**STATED GOAL**:
Output exactly, and only, the lines from the line containing "bpy.context.scene.collection.objects.link(empty)" through the line containing "for node in", both included.

**INFORMATION SUPPLIED**:
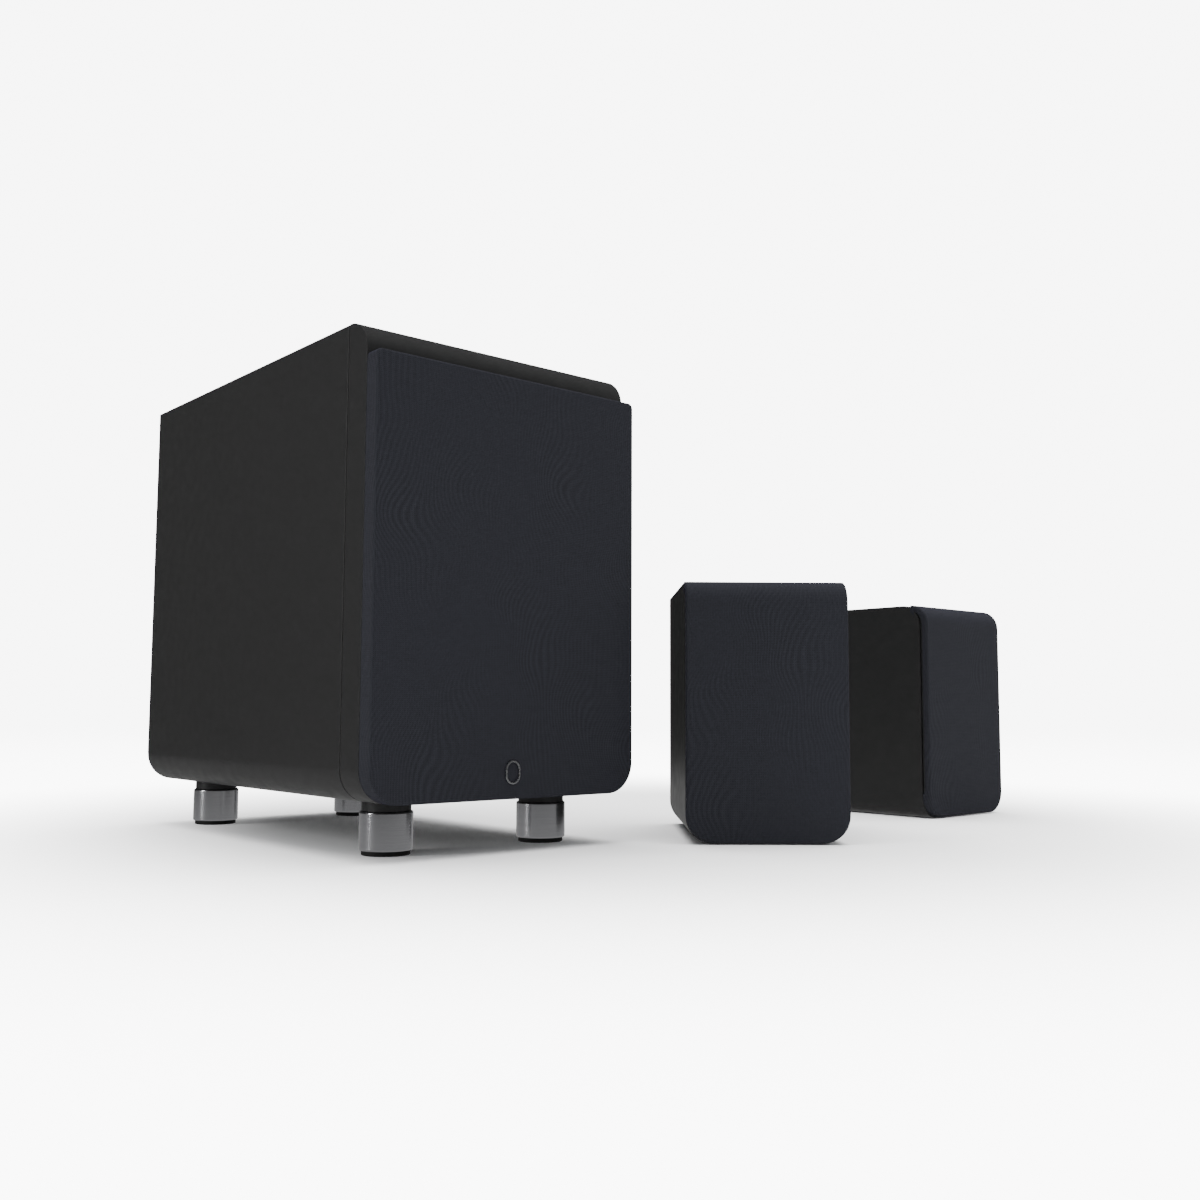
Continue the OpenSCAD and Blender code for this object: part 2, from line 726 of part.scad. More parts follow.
// the space inside the cabinet's walls
module sat_inner(y0, y1) {
    translate([0, 0, sat_wall]) front_prism(y0, y1)
        front_outline(sat_w - 2*sat_wall, sat_h - 2*sat_wall, max(2, sat_round - sat_wall));
}

module sat_panel_outline(gap) {
    inset = panel_rim + gap;
    translate([0, inset]) front_outline(sat_w - 2*inset, sat_h - 2*inset, sat_round - inset);
}

sat_screw_x = sat_w/2 - sat_wall/2 - panel_rim/2;
sat_screw_z = [24, sat_h/2, sat_h - sat_wall/2 - panel_rim/2];

module sat_panel_screw_places() {
    for (sx = [-1, 1]) for (z = sat_screw_z) translate([sx*sat_screw_x, 0, z]) children();
}

module sat_cabinet() color(wood) difference() {
    sat_form();
    sat_inner(sat_front_t, sat_d + 1);
    front_prism(sat_d - panel_t, sat_d + 1) sat_panel_outline(0);
    sat_panel_screw_places() rod([0, sat_d - panel_t - 8, 0], sat_screw_r + pilot_gap, 10);
    translate([0, 0, sat_drv_z]) {
        rod([0, -1, 0], sat_drv_r + seat_gap, sat_drv_sink + sat_drv_t + 1);
        rod([0, 0, 0], sat_cut_r, sat_front_t + 1);
        ring_places(4, sat_drv_ring, 45) rod([0, sat_drv_sink, 0], sat_screw_r + pilot_gap, 12);
    }
    translate([0, 0, twt_z]) {
        rod([0, -1, 0], twt_r + seat_gap, twt_t + 1);
        rod([0, 0, 0], 23, sat_front_t + 1);
        ring_places(3, twt_ring, 0) rod([0, 0, 0], sat_screw_r + pilot_gap, 13);
    }
    sat_peg_places() rod([0, -1, 0], sat_peg_r + slip, sat_peg_l + 2);
}

module sat_peg_places() {
    for (sx = [-1, 1]) for (z = [12, sat_h - 28]) translate([sx*(sat_w/2 - 10), 0, z]) children();
}

// The grille's block: bounded by its face and rounding in front, and by the
// cabinet's rounding and a gap behind. The inset leaves room for the cloth.
module sat_grille_side(inset, gap) {
    difference() {
        intersection() {
            translate([-sat_grille_t + inset, 0])
                side_outline(sat_grille_t + grille_reach - inset, sat_h - inset, sat_top_round - inset);
            translate([-sat_grille_t, sat_lift + inset])
                square([sat_grille_t + grille_reach - inset, sat_h]);
        }
        translate([-gap, -1]) side_outline(60, sat_h + gap + 1, sat_top_round + gap);
    }
}

module sat_grille_block(inset, gap) {
    intersection() {
        translate([0, 0, sat_lift + inset]) front_prism(-sat_grille_t - 1, grille_reach + 1)
            front_outline(sat_w - 2*inset, sat_h, sat_round - inset);
        side_prism(sat_w + 2) sat_grille_side(inset, gap);
    }
}

// the cloth: a flat face and its bend over the top
module sat_grille_cloth() color(cloth) difference() {
    sat_grille_block(0, sat_gap);
    translate([0, sat_cloth, -sat_cloth]) sat_grille_shadow();
}

// everything behind the face and under the bend, for the cloth's inner side
module sat_grille_shadow() {
    side_prism(2*sat_w) translate([-sat_grille_t, -1])
        side_outline(4*sat_grille_t, sat_h + 1, sat_top_round);
}

module sat_grille_frame() color(plastic) {
    difference() {
        intersection() {
            sat_grille_block(sat_cloth, sat_gap);
            translate([0, sat_cloth, -sat_cloth]) sat_grille_shadow();
        }
        translate([0, 0, sat_lift + sat_rail]) front_prism(-20, 20)
            front_outline(sat_w - 2*sat_rail, sat_h - sat_rail - sat_top_rail, sat_round - sat_rail);
    }
    sat_peg_places() {
        rod([0, -sat_gap - 3, 0], 3.6, 3);
        rod([0, -sat_gap - eps, 0], sat_peg_r, sat_gap + sat_peg_l);
        translate([-4, -sat_gap - 3, -4]) cube([8, 3, 8]);
    }
}

module at_sat_drv() {
    translate([0, sat_drv_sink, sat_drv_z]) along_y() children();
}

module sat_woofer_basket() color(plastic) at_sat_drv() difference() {
    union() {
        basket(sat_drv_r, sat_cut_r, sat_lip, sat_drv_t, 24, sat_neck, 2, 4, 45);
        // terminal block on the lower arm
        translate([-5, 28, sat_tab_y - sat_drv_sink - 6]) cube([10, 8, 6]);
    }
    for (i = [0 : 3]) rotate([0, 0, 45 + i*90])
        translate([sat_drv_ring, 0, -1]) cylinder(r = sat_screw_r + pass_gap, h = sat_drv_t + 2);
}

module sat_woofer_motor() color(zinc) at_sat_drv() motor(sat_coil, sat_neck + 2, 4, 24, 10, 27, 1.2);

module sat_woofer_cone() color(paper) at_sat_drv() {
    d = 12;
    lip = 1.7;
    rotate_extrude($fn = 72) polygon([
        [sat_edge, 0], [sat_edge, 0.8], [sat_coil + 0.8, d + 1.4], [sat_coil, d + 1.4],
        [sat_coil, d], [sat_edge - lip, 0]]);
    cap(13, 5, cone_front(13, sat_edge - lip, sat_coil, d) + 0.4, 0.8);
    rotate_extrude($fn = 72) {
        translate([sat_coil - 0.7, d - 1]) square([0.8, 21]);
        translate([sat_coil - 0.7, d + 11]) square([1.1, 8]);
    }
}

module sat_woofer_surround() color(rubber) at_sat_drv() surround(sat_edge, sat_roll, 0.7, 2.4);

module at_tweeter() {
    translate([0, 0, twt_z]) along_y() children();
}

module sat_tweeter() color(plastic) at_tweeter() {
    difference() {
        rotate_extrude($fn = 72)
            polygon([[17, 0], [twt_r, 0], [twt_r, twt_t], [22, twt_t], [22, 6], [11.4, 6], [11.4, 4]]);
        for (i = [0 : 2]) rotate([0, 0, -90 + i*120])
            translate([twt_ring, 0, -1]) cylinder(r = sat_screw_r + pass_gap, h = twt_t + 2);
    }
    rotate_extrude($fn = 72) translate([10.4, 6]) square([11.6, 3]);
    rotate_extrude($fn = 72) translate([12, 9]) square([10, 6]);
    translate([0, 0, 15]) cylinder(r = 22, h = 4);
    translate([0, 0, 5.5]) cylinder(r = 8.5, h = 9.5 + eps);
}

module sat_tweeter_dome() color("#3a3a40") at_tweeter() {
    cap(9.7, 3.6, 4.9, 0.5);
    rotate_extrude($fn = 72) {
        translate([9.1, 4.7]) square([1.8, 0.5]);
        translate([9.1, 4.7]) square([0.6, 6.3]);
    }
}

module sat_rear_panel() color(plastic) difference() {
    y0 = sat_d - panel_t;
    union() {
        front_prism(y0, sat_d) sat_panel_outline(0.2);
        translate([-cup_w/2 - 2, sat_d - cup_d - 2, cup_z - cup_h/2 - 2])
            cube([cup_w + 4, cup_d, cup_h + 4]);
        rod([0, sat_d - insert_l - 3, insert_z], 8, insert_l);
    }
    translate([-cup_w/2, sat_d - cup_d, cup_z - cup_h/2]) cube([cup_w, cup_d + 1, cup_h]);
    for (sx = [-1, 1]) rod([sx*stud_x, sat_d - cup_d - 4, cup_z], stud_r + 0.1, 6);
    rod([0, sat_d - insert_l, insert_z], insert_r, insert_l + 1);
    sat_panel_screw_places() rod([0, y0 - 1, 0], sat_screw_r + pass_gap, panel_t + 2);
}

board_z = sat_wall + 4;
board_y0 = 58;
board_top = board_z + 1.6;

module sat_crossover_board() color("#1f4a2c") {
    translate([-35, board_y0, board_z]) cube([70, 62, 1.6]);
    for (sx = [-1, 1]) for (p = [5, 57])
        translate([sx*30, board_y0 + p, sat_wall]) cylinder(r = 2.5, h = 4 + eps);
    translate([-15, board_y0 + 20, board_top - eps]) difference() {
        cylinder(r = 14, h = 12);
        translate([0, 0, 2]) cylinder(r = 5, h = 12);
    }
    for (k = [0, 1]) translate([8, board_y0 + 14 + k*16, board_top]) {
        translate([0, 0, 5.8]) rotate([0, 90, 0]) cylinder(r = 6, h = 24);
        translate([2, -3, -eps]) cube([20, 6, 2]);
    }
    translate([-28, board_y0 + 44, board_top - eps]) cube([30, 8, 7]);
}

// pairs of leads: terminals to board, board to woofer, board to tweeter
module sat_leads() color("#8a1c1c") for (sx = [-1, 1]) {
    stud_y = sat_d - cup_d - stud_in;
    lead([
        [sx*stud_x, stud_y, cup_z],
        [sx*stud_x, board_y0 + 57, cup_z],
        [sx*stud_x, board_y0 + 57, board_top + 12],
        [sx*stud_x, board_y0 + 57, board_top]
    ], sat_lead_r);
    lead([
        [sx*2.5, sat_tab_y, sat_drv_z - 32],
        [sx*2.5, sat_tab_y + 14, sat_drv_z - 32],
        [sx*2.5, board_y0 - 10, board_top + 8],
        [sx*2.5, board_y0 + 3, board_top + 10],
        [sx*2.5, board_y0 + 3, board_top]
    ], sat_lead_r);
    lead([
        [sx*6, twt_y, twt_z],
        [sx*6, twt_y + 16, twt_z],
        [sx*7, board_y0 - 6, twt_z - 30],
        [sx*8, board_y0 - 4, sat_drv_z + 10],
        [sx*8, board_y0 - 4, board_top + 14],
        [sx*8, board_y0 + 2, board_top + 8],
        [sx*8, board_y0 + 2, board_top]
    ], sat_lead_r);
}

module sat_terminal_studs() color("#c8a24a") for (sx = [-1, 1]) {
    floor_y = sat_d - cup_d;
    rod([sx*stud_x, floor_y - stud_in, cup_z], stud_r, stud_in + 12);
    rod([sx*stud_x, floor_y, cup_z], 4.6, 2.5);
    rod([sx*stud_x, floor_y - 5, cup_z], 4, 3);
}

module terminal_cap(x) difference() {
    y = sat_d - cup_d + 2.8;
    rod([x, y, cup_z], 6, 12.5);
    rod([x, y - 1, cup_z], stud_r + run_gap, 11.5);
    for (i = [0 : 11]) translate([x, 0, cup_z]) rotate([0, i*30, 0]) rod([6.4, y + 2, 0], 1, 12);
}

module sat_red_cap() color("#b3202a") terminal_cap(stud_x);
module sat_black_cap() color("#1a1a1c") terminal_cap(-stud_x);

module sat_screws() color(zinc) {
    translate([0, 0, sat_drv_z]) ring_places(4, sat_drv_ring, 45)
        screw([0, sat_drv_sink, 0], sat_head_r, 1.6, sat_screw_r, sat_screw_l);
    translate([0, 0, twt_z]) ring_places(3, twt_ring, 0)
        screw([0, 0, 0], sat_head_r, 1.4, sat_screw_r, sat_screw_l);
    sat_panel_screw_places() mirror([0, 1, 0])
        screw([0, -sat_d, 0], sat_head_r, 1.4, sat_screw_r, sat_screw_l);
}

sub_cabinet();
sub_baffle();
sub_grille_frame();
sub_grille_cloth();
sub_grille_badge();
sub_woofer_basket();
sub_woofer_motor();
sub_woofer_cone();
sub_woofer_surround();
sub_woofer_spider();
sub_woofer_voice_coil();
sub_woofer_leads();
sub_screws();
sub_amp_plate();
sub_amp_board();
sub_transformer();
sub_heat_sink();
sub_level_knob();
sub_crossover_knob();
sub_phase_switch();
sub_power_rocker();
sub_mains_inlet();
sub_input_jacks();
sub_status_lamp();
sub_foot_cores();
sub_foot_sleeves();
sub_foot_pads();
sub_foot_bolts();
at_left() sat_cabinet();  // left_cabinet
at_left() sat_grille_frame();  // left_grille_frame
at_left() sat_grille_cloth();  // left_grille_cloth
at_left() sat_woofer_basket();  // left_woofer_basket
at_left() sat_woofer_motor();  // left_woofer_motor
at_left() sat_woofer_cone();  // left_woofer_cone
at_left() sat_woofer_surround();  // left_woofer_surround
at_left() sat_tweeter();  // left_tweeter
at_left() sat_tweeter_dome();  // left_tweeter_dome
at_left() sat_rear_panel();  // left_rear_panel
at_left() sat_crossover_board();  // left_crossover_board
at_left() sat_leads();  // left_leads
at_left() sat_terminal_studs();  // left_terminal_studs
at_left() sat_red_cap();  // left_red_cap
at_left() sat_black_cap();  // left_black_cap
at_left() sat_screws();  // left_screws
at_right() sat_cabinet();  // right_cabinet
at_right() sat_grille_frame();  // right_grille_frame
at_right() sat_grille_cloth();  // right_grille_cloth
at_right() sat_woofer_basket();  // right_woofer_basket
at_right() sat_woofer_motor();  // right_woofer_motor
at_right() sat_woofer_cone();  // right_woofer_cone
at_right() sat_woofer_surround();  // right_woofer_surround
at_right() sat_tweeter();  // right_tweeter
at_right() sat_tweeter_dome();  // right_tweeter_dome
at_right() sat_rear_panel();  // right_rear_panel
at_right() sat_crossover_board();  // right_crossover_board
at_right() sat_leads();  // right_leads
at_right() sat_terminal_studs();  // right_terminal_studs
at_right() sat_red_cap();  // right_red_cap
at_right() sat_black_cap();  // right_black_cap
at_right() sat_screws();  // right_screws
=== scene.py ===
import bmesh
import bpy
import json
import math
from mathutils import Matrix, Vector


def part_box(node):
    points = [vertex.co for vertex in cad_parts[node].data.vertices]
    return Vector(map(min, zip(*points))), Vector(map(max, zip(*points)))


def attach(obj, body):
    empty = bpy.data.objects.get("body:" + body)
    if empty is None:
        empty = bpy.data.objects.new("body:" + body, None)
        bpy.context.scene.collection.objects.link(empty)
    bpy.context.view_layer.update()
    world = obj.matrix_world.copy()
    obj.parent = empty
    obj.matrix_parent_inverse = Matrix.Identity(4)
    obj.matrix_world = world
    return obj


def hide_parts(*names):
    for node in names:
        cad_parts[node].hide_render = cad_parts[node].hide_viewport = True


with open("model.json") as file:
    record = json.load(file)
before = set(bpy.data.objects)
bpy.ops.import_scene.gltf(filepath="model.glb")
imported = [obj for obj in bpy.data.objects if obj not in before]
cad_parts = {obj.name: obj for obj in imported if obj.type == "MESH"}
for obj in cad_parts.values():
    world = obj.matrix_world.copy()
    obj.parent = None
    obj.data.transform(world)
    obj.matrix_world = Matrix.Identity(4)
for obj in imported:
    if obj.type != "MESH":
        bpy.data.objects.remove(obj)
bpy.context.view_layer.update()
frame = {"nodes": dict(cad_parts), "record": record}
mm = 0.001
weldGap = 0.001 * mm    # vertices nearer than this are one
roundAngle = 40         # degrees: an edge flatter than this shades smoothly
beyondAll = 1000        # mm: farther out than any part of a speaker


def placed(x, y, z):
    return Matrix.Translation(Vector((x, y, z)) * mm)


def sRGB(code):
    # a hex colour as the linear values that a shader takes
    channels = [int(code[i:i + 2], 16) / 255 for i in (1, 3, 5)]
    linear = [c / 12.92 if c <= 0.04045 else ((c + 0.055) / 1.055) ** 2.4 for c in channels]
    return (*linear, 1)


# where the speakers stand: each speaker's own frame has its origin on the floor below the
# middle of the cabinet's front, with x to the right, y to the back and z up

def corners(node):
    low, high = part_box(node)
    return Vector(low), Vector(high)


mounts = {mount["name"]: mount for mount in frame["record"]["mounts"]}
subLow, subHigh = corners("sub_baffle")
satLow, satHigh = corners("right_cabinet")
satSize = satHigh - satLow


def satelliteFrame(side):
    thread = mounts[side + "_bracket_thread"]
    back = Vector(thread["axis"])
    place = Vector(thread["pos_m"]) - back * satSize.y
    turn = math.atan2(-back.x, back.y)
    return Matrix.Translation((place.x, place.y, 0)) @ Matrix.Rotation(turn, 4, "Z")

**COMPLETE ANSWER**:
        bpy.context.scene.collection.objects.link(empty)
    bpy.context.view_layer.update()
    world = obj.matrix_world.copy()
    obj.parent = empty
    obj.matrix_parent_inverse = Matrix.Identity(4)
    obj.matrix_world = world
    return obj


def hide_parts(*names):
    for node in names:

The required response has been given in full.